Implementing the Flexdeburr has solved this problem, and Wittmeyer said that the tool’s pivoting motor and spindle arrangement gives radial compliance for accommodating differences between the part edge and the actual tool path.

In addition, the inherent compliance at the deburring tip saves robotprogramming time. Programmers can program fewer path points since the tool compliance will accommodate deviations between the robot path and the part profile. The robot path does not have to precisely follow the part edge. Savings in programming are gained in applications where multiple passes are necessary to achieve a desired finish.

By temporarily mounting a dowel pin the same diameter as the desired cutting tool in the spindle, shops can easily program robot paths by moving the robot to a point where the dowel touches the edge of a finished workpiece, then recording that point. This process is repeated at intervals along the part, and a small tool offset is then programmed into the robot controller to account for part profile variations.

At TPi Arcade, the aluminum V-process provides quick turnaround, high-quality castings that are ideally suited for prototyping and lowvolume applications. The process generates zero-degree drafts to reduce weight, and it minimizes post cast machining.

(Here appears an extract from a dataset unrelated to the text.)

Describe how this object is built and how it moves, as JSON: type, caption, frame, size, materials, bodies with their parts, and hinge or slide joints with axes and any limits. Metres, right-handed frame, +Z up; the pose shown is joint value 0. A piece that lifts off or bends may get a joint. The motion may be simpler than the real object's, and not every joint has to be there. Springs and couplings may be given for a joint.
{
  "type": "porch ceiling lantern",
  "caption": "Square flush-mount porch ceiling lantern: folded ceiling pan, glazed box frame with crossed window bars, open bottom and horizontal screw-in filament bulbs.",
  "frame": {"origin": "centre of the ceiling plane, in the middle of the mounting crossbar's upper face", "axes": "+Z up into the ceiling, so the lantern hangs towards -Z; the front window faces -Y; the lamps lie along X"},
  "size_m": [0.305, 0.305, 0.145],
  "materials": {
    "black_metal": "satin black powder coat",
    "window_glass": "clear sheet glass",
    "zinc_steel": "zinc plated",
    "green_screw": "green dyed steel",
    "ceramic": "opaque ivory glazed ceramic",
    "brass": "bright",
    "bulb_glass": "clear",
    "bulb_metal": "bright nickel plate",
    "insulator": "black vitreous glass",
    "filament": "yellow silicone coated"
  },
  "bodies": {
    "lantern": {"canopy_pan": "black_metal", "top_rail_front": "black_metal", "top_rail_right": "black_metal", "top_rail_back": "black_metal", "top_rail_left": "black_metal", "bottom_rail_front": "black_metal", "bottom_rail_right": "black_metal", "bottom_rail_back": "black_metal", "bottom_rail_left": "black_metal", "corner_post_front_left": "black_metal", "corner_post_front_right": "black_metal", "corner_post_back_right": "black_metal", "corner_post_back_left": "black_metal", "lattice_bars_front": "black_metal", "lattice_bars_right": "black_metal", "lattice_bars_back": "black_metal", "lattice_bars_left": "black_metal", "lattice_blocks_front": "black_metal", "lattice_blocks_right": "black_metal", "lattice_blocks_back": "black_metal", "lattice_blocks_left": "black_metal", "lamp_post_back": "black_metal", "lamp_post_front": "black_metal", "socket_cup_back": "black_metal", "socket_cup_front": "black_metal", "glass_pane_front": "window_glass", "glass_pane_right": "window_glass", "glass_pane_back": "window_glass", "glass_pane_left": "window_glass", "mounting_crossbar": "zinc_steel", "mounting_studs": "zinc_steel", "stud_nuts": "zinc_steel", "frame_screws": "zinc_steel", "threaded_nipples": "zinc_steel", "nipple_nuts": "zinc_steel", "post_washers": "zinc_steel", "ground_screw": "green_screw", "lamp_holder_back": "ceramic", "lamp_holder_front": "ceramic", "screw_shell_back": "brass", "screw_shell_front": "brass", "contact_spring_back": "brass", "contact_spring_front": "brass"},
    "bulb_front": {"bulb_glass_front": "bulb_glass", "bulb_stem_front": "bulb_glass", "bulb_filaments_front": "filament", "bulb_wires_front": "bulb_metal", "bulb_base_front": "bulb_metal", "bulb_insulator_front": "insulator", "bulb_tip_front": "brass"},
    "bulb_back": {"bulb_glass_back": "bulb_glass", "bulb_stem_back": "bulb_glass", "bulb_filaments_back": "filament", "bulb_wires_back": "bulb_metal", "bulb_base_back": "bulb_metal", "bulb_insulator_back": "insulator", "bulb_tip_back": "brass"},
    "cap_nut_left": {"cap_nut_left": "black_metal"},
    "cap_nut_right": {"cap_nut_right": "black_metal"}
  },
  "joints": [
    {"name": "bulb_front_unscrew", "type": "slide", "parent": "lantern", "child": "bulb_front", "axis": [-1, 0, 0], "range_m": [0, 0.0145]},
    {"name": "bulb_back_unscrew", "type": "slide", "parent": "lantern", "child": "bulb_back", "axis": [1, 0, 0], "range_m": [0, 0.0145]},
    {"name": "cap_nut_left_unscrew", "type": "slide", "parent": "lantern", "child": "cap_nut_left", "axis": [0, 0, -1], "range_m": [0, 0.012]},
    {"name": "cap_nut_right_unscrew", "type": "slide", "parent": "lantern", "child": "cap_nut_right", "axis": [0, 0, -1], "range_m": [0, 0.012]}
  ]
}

It also generates thin wall thicknesses of 0.125 in. over large areas and 0.09 in. in small areas; tight tolerances as much as twice as accurate as sand casting; unlimited pattern life lasting as long as the part’s life; 150 Rms finishes as compared with a sand cast and 200 to 500 Rms for permanent mold; and excellent molding integrity maintaining repeatability of all casting dimensions.

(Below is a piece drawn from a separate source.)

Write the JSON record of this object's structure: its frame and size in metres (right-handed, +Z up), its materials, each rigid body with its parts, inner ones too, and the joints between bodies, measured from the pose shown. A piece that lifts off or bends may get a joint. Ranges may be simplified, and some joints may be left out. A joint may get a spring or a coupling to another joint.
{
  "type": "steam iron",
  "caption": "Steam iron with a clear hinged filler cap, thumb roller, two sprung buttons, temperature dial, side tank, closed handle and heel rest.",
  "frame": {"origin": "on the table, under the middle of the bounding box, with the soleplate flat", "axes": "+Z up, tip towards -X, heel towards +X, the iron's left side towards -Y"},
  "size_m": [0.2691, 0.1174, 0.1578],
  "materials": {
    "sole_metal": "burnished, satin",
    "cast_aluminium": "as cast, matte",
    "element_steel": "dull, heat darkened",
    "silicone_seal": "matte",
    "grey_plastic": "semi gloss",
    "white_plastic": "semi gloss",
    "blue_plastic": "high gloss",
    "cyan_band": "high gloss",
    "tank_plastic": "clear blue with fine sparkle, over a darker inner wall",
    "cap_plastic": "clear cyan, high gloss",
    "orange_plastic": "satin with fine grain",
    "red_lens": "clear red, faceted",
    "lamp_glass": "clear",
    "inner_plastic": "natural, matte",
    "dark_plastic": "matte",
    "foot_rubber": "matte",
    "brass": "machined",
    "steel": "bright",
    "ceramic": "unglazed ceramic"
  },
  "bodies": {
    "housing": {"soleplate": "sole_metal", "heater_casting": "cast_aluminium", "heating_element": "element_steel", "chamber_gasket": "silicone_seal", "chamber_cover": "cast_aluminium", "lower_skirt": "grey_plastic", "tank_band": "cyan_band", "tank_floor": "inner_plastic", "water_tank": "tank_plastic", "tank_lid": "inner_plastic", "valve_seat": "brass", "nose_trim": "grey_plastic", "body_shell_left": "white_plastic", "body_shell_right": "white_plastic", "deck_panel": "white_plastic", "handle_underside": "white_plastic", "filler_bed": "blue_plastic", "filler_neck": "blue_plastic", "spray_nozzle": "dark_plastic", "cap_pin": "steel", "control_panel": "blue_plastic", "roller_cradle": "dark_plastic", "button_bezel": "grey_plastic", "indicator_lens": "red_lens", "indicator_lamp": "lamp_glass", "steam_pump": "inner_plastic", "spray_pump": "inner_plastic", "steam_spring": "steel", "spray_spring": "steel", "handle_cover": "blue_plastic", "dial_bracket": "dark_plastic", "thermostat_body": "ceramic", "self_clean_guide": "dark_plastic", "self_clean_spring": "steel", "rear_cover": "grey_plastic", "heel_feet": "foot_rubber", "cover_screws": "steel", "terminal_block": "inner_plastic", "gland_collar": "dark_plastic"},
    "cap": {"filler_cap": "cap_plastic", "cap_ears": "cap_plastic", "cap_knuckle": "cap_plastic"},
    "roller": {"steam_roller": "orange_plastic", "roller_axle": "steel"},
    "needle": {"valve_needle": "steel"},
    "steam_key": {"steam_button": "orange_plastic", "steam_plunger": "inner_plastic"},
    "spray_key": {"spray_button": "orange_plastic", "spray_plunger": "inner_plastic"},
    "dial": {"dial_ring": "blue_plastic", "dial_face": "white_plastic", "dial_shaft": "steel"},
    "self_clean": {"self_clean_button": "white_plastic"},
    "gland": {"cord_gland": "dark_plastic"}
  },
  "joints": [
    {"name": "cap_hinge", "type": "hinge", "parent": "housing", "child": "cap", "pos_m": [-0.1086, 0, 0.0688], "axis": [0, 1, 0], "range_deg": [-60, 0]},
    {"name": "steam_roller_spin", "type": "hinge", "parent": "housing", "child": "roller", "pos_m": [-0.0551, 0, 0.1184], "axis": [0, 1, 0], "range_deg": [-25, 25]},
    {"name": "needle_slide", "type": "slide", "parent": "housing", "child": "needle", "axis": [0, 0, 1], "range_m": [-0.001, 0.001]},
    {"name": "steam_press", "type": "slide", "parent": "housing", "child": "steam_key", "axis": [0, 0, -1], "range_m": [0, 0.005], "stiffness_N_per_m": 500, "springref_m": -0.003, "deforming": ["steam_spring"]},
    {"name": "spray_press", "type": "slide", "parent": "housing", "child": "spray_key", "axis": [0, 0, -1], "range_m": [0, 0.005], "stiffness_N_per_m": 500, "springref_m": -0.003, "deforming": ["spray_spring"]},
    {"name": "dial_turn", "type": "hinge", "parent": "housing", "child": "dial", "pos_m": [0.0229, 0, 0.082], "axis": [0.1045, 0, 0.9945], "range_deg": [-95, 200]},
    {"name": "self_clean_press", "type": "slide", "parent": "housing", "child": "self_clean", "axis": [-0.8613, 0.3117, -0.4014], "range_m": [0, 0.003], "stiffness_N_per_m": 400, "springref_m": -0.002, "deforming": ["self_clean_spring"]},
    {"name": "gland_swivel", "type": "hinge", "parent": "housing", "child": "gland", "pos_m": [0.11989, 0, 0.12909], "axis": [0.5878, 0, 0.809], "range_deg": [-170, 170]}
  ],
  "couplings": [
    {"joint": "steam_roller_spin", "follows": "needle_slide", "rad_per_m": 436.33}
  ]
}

Some of TPi Arcade’s jobs include engine cases, primary cases and tranny covers for Harley Davidson, alternator housings for Delphi Automotive, snow mobile drive covers for Polaris and engine oil pans for John Deere.

Wittmeyer explained that when aluminum castings come out of the V-process, there is minor flashing that needs to be removed. The shop uses the Flexdeburr RC-660 mounted in a stationary position, and a robot maneuvers the part for deburring.

“Our first installation of the Flexdeburr resulted in a 90 percent reduction in deburring operations and an overall bench time reduction of 60 percent. Also, the reduced deburring time significantly lowers employee exposure to aluminum dust and other contaminants. This initial success convinced us to look at other applications that can benefit from robotic finishing operations,” Wittmeyer said.